**WRITTEN TASK:** Which lines include the word "that"? Copy each of them.
####################
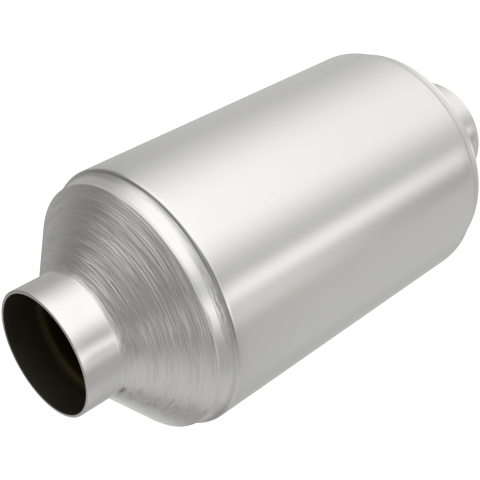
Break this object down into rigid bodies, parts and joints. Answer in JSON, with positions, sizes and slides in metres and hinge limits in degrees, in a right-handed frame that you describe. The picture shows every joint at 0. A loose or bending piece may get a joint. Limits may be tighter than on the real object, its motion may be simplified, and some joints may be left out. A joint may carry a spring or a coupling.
{
  "type": "catalytic converter",
  "caption": "Round universal catalytic converter: a stainless tube spun down to a cone and a straight neck at both ends, round ceramic honeycomb bricks held in fibre mats.",
  "frame": {"origin": "centre of the outlet rim, in the plane that the part stands on", "axes": "+Z along the gas axis, from the outlet neck up to the inlet neck; X and Y across it, the part being round about Z"},
  "size_m": [0.127, 0.127, 0.2764],
  "materials": {
    "spun_stainless": "satin",
    "coated_ceramic": "matte",
    "fibre_mat": "matte",
    "knitted_wire": "satin",
    "spacer_steel": "satin"
  },
  "bodies": {
    "root": {"spun_shell": "spun_stainless", "inlet_brick": "coated_ceramic", "outlet_brick": "coated_ceramic", "inlet_mat": "fibre_mat", "outlet_mat": "fibre_mat", "inlet_wire_seal": "knitted_wire", "outlet_wire_seal": "knitted_wire", "spacer_ring": "spacer_steel"}
  },
  "joints": []
}
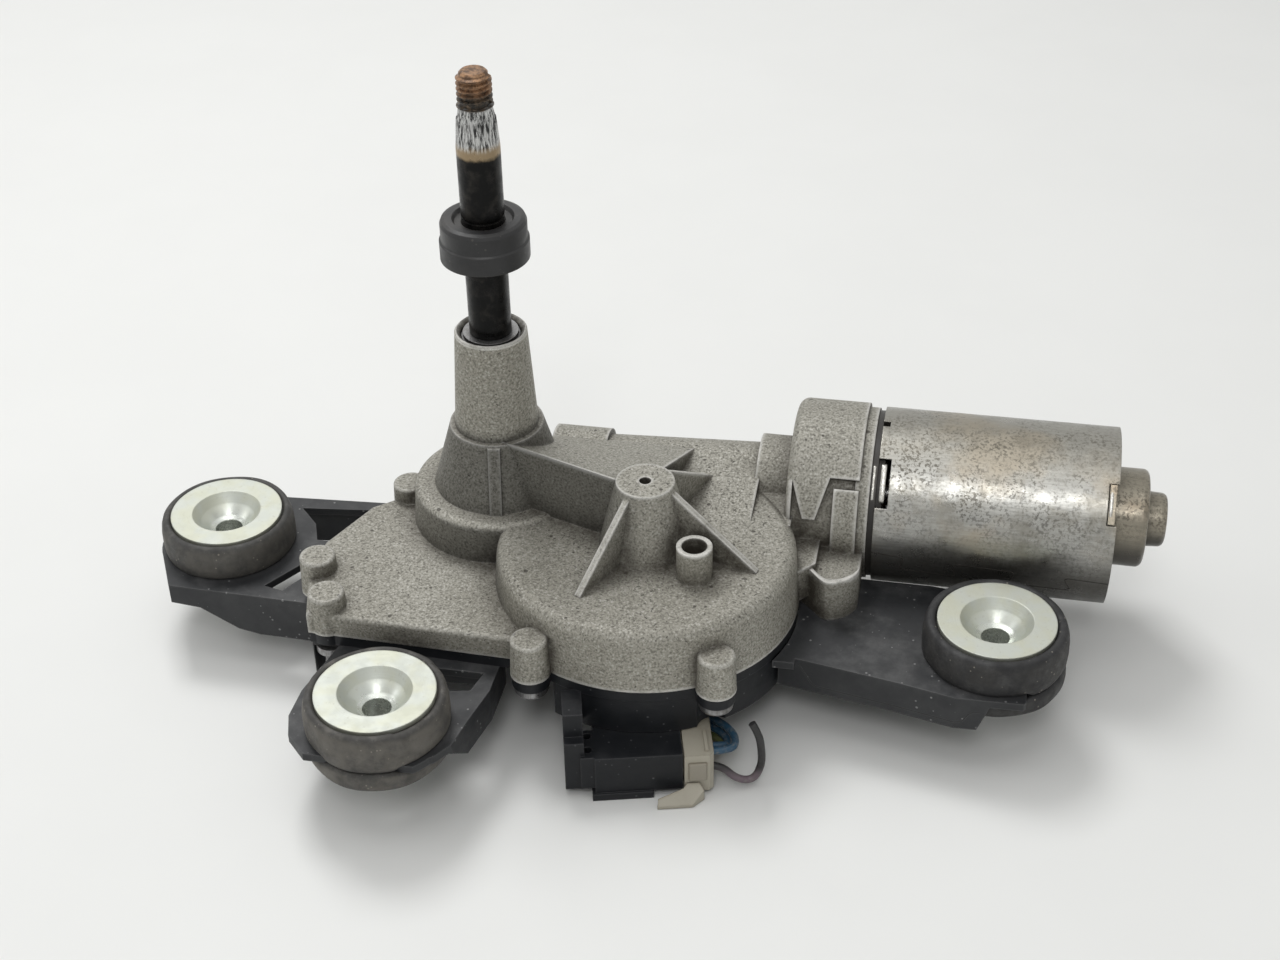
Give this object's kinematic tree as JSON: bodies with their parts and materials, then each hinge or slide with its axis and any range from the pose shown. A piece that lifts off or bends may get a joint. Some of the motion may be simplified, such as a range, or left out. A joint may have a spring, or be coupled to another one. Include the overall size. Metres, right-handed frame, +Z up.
{
  "type": "wiper motor",
  "caption": "Rear wiper motor with a cast gear housing, upright wiper spindle, worm gear and crank linkage, lying brush motor, bracket on rubber dampers and plugged wires.",
  "frame": {"origin": "where the spindle's axis meets the flat face that the part rests on, under the gear housing", "axes": "+Z up along the spindle, +X along the motor's axis towards its end cap"},
  "size_m": [0.2477, 0.127, 0.149],
  "materials": {
    "cast_housing": "as-cast, soiled",
    "zinc_steel": "zinc plated and dull",
    "cap_steel": "dull lacquered steel",
    "washer_steel": "zinc plated",
    "black_cover": "glass filled, dusty",
    "bracket_black": "black coating with dust",
    "damper_rubber": "matt with dust",
    "seal_rubber": "satin",
    "collar_black": "satin",
    "spindle_steel": "black phosphate, knurl worn bright",
    "hard_steel": "ground",
    "spring_steel": "oiled",
    "bronze": "sintered",
    "copper": "bare and enamelled",
    "wheel_plastic": "natural nylon",
    "dark_iron": "sintered",
    "holder_black": "moulded",
    "green_board": "lacquered",
    "component_black": "moulded",
    "plug_grey": "moulded, dusty",
    "lock_grey": "moulded",
    "wire_blue": "insulation",
    "wire_green": "insulation",
    "wire_white": "insulation",
    "wire_violet": "insulation"
  },
  "bodies": {
    "housing": {"gear_housing": "cast_housing", "base_cover": "black_cover", "cover_gasket": "seal_rubber", "mounting_bracket": "bracket_black", "cover_screws": "spring_steel", "tower_upper_bush": "bronze", "tower_lower_bush": "bronze", "shaft_seal": "seal_rubber", "spindle_washer": "spring_steel", "thrust_washer": "spring_steel", "wheel_axle": "hard_steel", "axle_clip": "spring_steel", "motor_can": "zinc_steel", "end_cap": "cap_steel", "magnets": "dark_iron", "brush_plate": "holder_black", "carbon_brushes": "component_black", "brush_springs": "spring_steel", "front_bearing": "hard_steel", "rear_bush": "bronze", "worm_end_bush": "bronze", "thrust_pad": "wheel_plastic", "circuit_board": "green_board", "board_components": "component_black", "contact_fingers": "copper", "connector_pins": "copper", "rubber_damper_a": "damper_rubber", "rubber_damper_b": "damper_rubber", "rubber_damper_c": "damper_rubber", "damper_sleeve_a": "washer_steel", "damper_sleeve_b": "washer_steel", "damper_sleeve_c": "washer_steel"},
    "spindle": {"output_spindle": "spindle_steel", "drive_pinion": "hard_steel", "spindle_circlip": "spring_steel"},
    "collar": {"seal_collar": "collar_black"},
    "link": {"link_plate": "hard_steel", "sector_pin": "hard_steel"},
    "toothed_arm": {"sector_arm": "hard_steel"},
    "wheel": {"worm_wheel": "wheel_plastic", "crank_pin": "hard_steel", "park_disc": "copper"},
    "armature": {"armature_shaft": "hard_steel", "armature_core": "dark_iron", "armature_windings": "copper", "commutator": "copper"},
    "plug": {"harness_plug": "plug_grey", "plug_lock": "lock_grey", "wire_blue_a": "wire_blue", "wire_blue_b": "wire_blue", "wire_green": "wire_green", "wire_white": "wire_white", "wire_violet": "wire_violet"},
    "latch": {"plug_latch": "plug_grey"}
  },
  "joints": [
    {"name": "spindle_sweep", "type": "hinge", "parent": "housing", "child": "spindle", "pos_m": [0, 0, 0.084], "axis": [0, 0, 1], "range_deg": [0, 161.9]},
    {"name": "link_swing", "type": "hinge", "parent": "housing", "child": "link", "pos_m": [0, 0, 0.0254], "axis": [0, 0, 1], "range_deg": [0, 59.3]},
    {"name": "arm_swing", "type": "hinge", "parent": "link", "child": "toothed_arm", "pos_m": [-0.01698, -0.01056, 0.0275], "axis": [0, 0, 1], "range_deg": [-49.6, 0]},
    {"name": "armature_spin", "type": "hinge", "parent": "housing", "child": "armature", "pos_m": [0.06, 0.0168, 0.035], "axis": [1, 0, 0], "continuous": true},
    {"name": "wheel_spin", "type": "hinge", "parent": "housing", "child": "wheel", "pos_m": [0.0402, -0.0192, 0.035], "axis": [0, 0, 1], "continuous": true},
    {"name": "collar_slide", "type": "slide", "parent": "spindle", "child": "collar", "axis": [0, 0, 1], "range_m": [-0.019, 0.017]},
    {"name": "plug_slide", "type": "slide", "parent": "housing", "child": "plug", "axis": [0.9681, 0.2504, 0], "range_m": [0, 0.025]},
    {"name": "latch_flex", "type": "hinge", "parent": "plug", "child": "latch", "pos_m": [0.05928, -0.06061, 0.001], "axis": [0, 0, 1], "range_deg": [0, 12], "stiffness_Nm_per_rad": 0.05}
  ],
  "couplings": [
    {"joint": "link_swing", "follows": "spindle_sweep", "ratio": 0.36559},
    {"joint": "arm_swing", "follows": "spindle_sweep", "ratio": -0.30546},
    {"joint": "wheel_spin", "follows": "armature_spin", "ratio": 0.02}
  ]
}
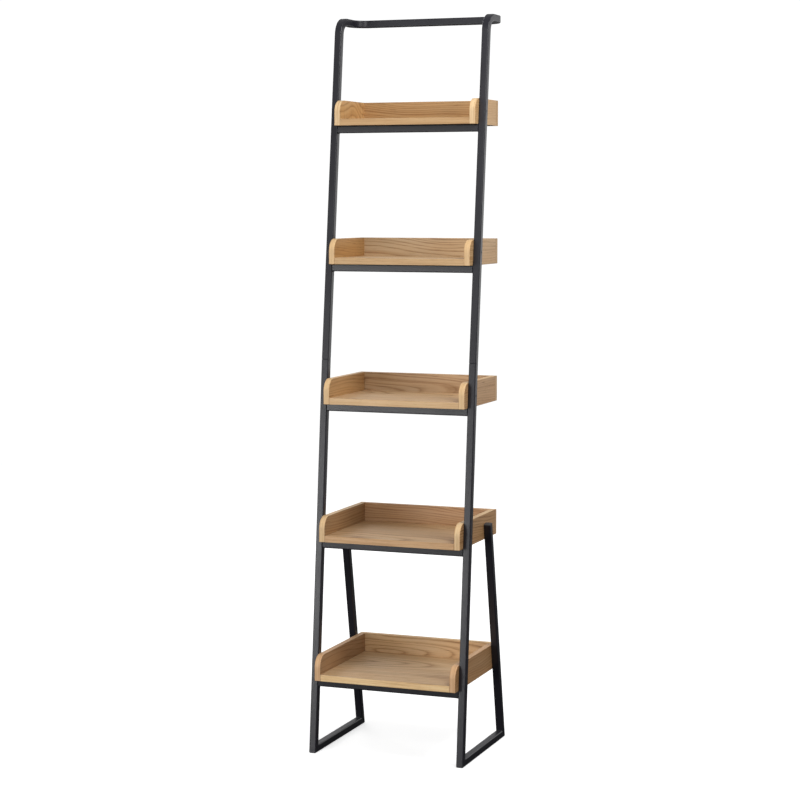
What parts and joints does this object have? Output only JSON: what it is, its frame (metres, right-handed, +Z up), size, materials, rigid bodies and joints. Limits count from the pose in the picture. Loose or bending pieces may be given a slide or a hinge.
####################
**CORRECT RESPONSE:**
Break this object down into rigid bodies, parts and joints. Answer in JSON, with positions, sizes and slides in metres and hinge limits in degrees, in a right-handed frame that you describe. The picture shows every joint at 0. A loose or bending piece may get a joint. Limits may be tighter than on the real object, its motion may be simplified, and some joints may be left out. A joint may carry a spring or a coupling.
  "frame": {"origin": "centre of the outlet rim, in the plane that the part stands on", "axes": "+Z along the gas axis, from the outlet neck up to the inlet neck; X and Y across it, the part being round about Z"},
Give this object's kinematic tree as JSON: bodies with their parts and materials, then each hinge or slide with its axis and any range from the pose shown. A piece that lifts off or bends may get a joint. Some of the motion may be simplified, such as a range, or left out. A joint may have a spring, or be coupled to another one. Include the overall size. Metres, right-handed frame, +Z up.
  "frame": {"origin": "where the spindle's axis meets the flat face that the part rests on, under the gear housing", "axes": "+Z up along the spindle, +X along the motor's axis towards its end cap"},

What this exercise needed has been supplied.